Yeah, what a shame for you, then, that they're so unreliable.
Lubbers said the debate about Vectren's "absurd" estimates ignores other factors, such as Indiana Gasification's commitment to cover up to $150 million of any losses. The company also "guarantees" $100 million in savings by the end of the 30 years, Lubbers said.
If those savings aren't realized, Indiana Gasification can cover the shortfall in cash or extend its contract with the state at a lower price. Absent those two things, the state could force a sale of the plant to make up the difference.
Oh, man, I guess I was gettin' all excited over nothin'.

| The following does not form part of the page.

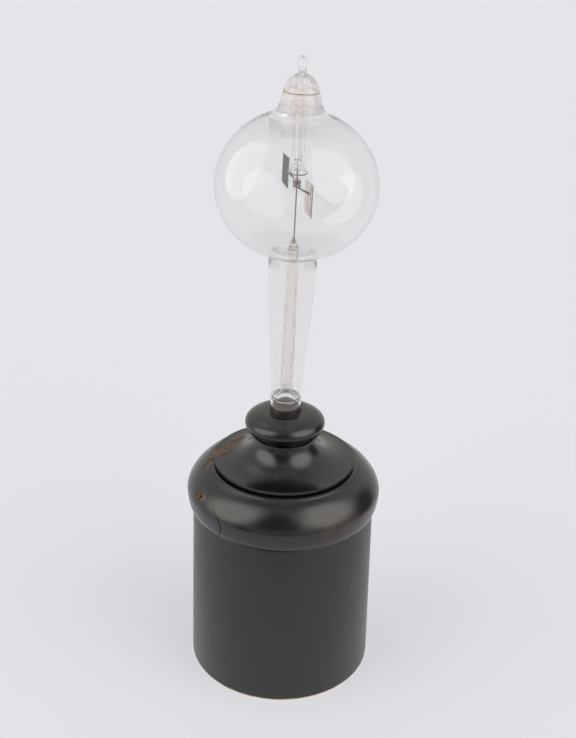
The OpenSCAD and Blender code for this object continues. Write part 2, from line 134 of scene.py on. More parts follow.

I'd just like to mention, once again, that the state remains in arrears over its (badly managed) unemployment insurance program, and still owes the feds $2 billion, so far as I can tell; it sure wasn't addressed in this year's Double Plus Good and Union Busting budget, which nevertheless managed to achieve a surplus somehow; these guys are good. Much like the one we're so confident of for next year that Daniels and Republican lawmakers have already been thinking out loud about how best to return it to this year's voters.
As for Indiana's largest Ag college, I know they recently stopped an already completed renovation of Daniels' office, right after he noticed the public got wind of it. I sure hope someone took the opportunity to count the spoons.